Iraq News
Crime & Justice

Syrian doctor arrested in Germany for 'crimes against humanity'

By AFP

Syrian opposition fighters who surrendered to the regime during the siege of Homs sleep at Al-Andalous school, turned into a detention centre, on May 13th, 2014 in the city of Homs. [Joseph Eid/AFP]

Syrian opposition fighters who surrendered to the regime during the siege of Homs sleep at Al-Andalous school, turned into a detention centre, on May 13th, 2014 in the city of Homs. [Joseph Eid/AFP]

A Syrian doctor living in Germany has been arrested on suspicion of carrying out crimes against humanity at a prison in Syria, prosecutors said Monday (June 22nd) in the latest German move against suspected war crimes in Syria.

The suspect, identified as Alaa M., is accused of having "tortured a detainee... in at least two cases" at a prison run by Syrian intelligence services in the city of Homs in 2011, said German federal prosecutors in a statement.

He was arrested in the state of Hesse on Friday and remains in pre-trial detention.

Alaa M. was called to the assistance of a man who had suffered an epileptic fit after being detained for taking part in a protest, the statement said.
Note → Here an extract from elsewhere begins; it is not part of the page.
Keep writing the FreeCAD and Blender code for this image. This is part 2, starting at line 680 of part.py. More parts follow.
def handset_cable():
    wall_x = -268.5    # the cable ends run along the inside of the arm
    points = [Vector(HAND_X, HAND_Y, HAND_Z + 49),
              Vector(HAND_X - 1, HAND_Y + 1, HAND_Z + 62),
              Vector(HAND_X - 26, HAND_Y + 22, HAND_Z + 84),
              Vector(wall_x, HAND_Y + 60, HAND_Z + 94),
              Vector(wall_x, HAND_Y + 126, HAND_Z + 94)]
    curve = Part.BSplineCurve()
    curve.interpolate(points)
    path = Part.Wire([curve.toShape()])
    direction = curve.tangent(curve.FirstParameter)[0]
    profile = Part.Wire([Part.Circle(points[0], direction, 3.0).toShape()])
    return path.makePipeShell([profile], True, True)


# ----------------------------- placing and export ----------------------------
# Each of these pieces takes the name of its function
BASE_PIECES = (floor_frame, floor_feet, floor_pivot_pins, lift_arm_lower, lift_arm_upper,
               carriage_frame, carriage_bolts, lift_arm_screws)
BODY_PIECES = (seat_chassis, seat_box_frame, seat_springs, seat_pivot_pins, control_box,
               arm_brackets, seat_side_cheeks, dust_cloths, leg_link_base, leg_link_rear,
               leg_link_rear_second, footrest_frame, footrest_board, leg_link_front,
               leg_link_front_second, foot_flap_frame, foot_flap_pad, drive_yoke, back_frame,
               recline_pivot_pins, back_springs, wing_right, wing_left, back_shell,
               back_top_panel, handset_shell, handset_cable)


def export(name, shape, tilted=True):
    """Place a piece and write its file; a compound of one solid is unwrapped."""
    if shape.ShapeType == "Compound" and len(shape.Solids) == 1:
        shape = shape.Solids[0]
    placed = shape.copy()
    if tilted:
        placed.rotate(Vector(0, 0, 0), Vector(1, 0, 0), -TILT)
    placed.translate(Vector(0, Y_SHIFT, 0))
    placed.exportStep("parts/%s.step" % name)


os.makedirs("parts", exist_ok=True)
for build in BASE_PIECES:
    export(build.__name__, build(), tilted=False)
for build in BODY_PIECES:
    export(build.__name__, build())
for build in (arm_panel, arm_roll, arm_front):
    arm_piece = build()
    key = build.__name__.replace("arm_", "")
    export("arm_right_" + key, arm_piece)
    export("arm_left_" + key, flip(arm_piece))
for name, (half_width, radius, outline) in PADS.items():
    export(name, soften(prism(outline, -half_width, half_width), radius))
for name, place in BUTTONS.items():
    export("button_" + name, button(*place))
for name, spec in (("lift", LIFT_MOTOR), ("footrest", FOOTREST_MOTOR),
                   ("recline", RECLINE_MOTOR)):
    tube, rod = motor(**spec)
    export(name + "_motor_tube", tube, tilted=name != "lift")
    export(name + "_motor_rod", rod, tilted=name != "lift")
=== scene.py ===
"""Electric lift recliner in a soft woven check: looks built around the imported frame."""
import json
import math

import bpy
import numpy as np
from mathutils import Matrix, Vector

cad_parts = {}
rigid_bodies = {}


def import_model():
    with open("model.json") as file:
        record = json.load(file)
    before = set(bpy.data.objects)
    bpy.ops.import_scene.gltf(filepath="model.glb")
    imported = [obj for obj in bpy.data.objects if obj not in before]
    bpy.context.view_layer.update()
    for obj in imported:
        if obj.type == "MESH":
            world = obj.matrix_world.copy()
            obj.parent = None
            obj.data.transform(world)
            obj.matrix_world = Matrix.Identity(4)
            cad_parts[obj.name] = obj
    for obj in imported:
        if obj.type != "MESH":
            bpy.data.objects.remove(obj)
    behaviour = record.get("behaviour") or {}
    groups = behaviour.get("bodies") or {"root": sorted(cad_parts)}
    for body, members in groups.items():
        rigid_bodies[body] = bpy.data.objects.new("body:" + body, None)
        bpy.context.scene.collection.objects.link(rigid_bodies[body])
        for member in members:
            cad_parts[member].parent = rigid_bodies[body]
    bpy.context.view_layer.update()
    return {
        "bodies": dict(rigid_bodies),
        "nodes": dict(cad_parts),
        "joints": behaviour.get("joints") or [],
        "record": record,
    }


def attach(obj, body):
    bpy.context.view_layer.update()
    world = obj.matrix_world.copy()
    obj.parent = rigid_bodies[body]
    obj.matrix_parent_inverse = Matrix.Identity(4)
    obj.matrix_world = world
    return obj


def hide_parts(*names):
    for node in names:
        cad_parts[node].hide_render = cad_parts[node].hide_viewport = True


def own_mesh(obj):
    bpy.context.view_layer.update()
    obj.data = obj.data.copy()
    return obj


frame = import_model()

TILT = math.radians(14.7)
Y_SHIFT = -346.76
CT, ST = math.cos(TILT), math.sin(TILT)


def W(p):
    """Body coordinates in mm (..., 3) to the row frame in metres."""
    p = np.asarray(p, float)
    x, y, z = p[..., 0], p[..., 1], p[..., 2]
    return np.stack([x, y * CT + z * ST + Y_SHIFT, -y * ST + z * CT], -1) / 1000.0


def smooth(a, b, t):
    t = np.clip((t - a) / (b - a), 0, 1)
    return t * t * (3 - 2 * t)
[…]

He then proceeded to beat the man with a plastic pipe. "Even after he had gone down, Alaa M. continued the beatings and additionally kicked the victim," the statement said.

The next day, Alaa M. and another doctor are said to have subjected the victim to further beatings. He later died, though the cause of death is unclear.

According to Spiegel magazine, the victim's family found his body with bloody wounds on his face and holes in his skull.

Alaa M. left Syria in mid-2015 and moved to Germany, where he also practiced as a doctor.

Syria's civil war, which started with the brutal repression of anti-regime protests, has killed more than 380,000 people and displaced nearly half the country's pre-conflict population.

The Syrian Observatory for Human Rights estimates at least 100,000 people have died from torture or as a result of horrific conditions in regime prisons.

In April, the first court case worldwide over state-sponsored torture by Bashar al-Assad's regime opened in Germany.

The two defendants are being tried on the principle of universal jurisdiction, which allows a foreign country to prosecute crimes against humanity.

Last week, seven Syrians who allegedly suffered or witnessed rape and sexual abuse in detention centres under the Syrian regime submitted a criminal complaint to prosecutors in Germany.

Germany has taken in more than 700,000 Syrian refugees since the start of the conflict.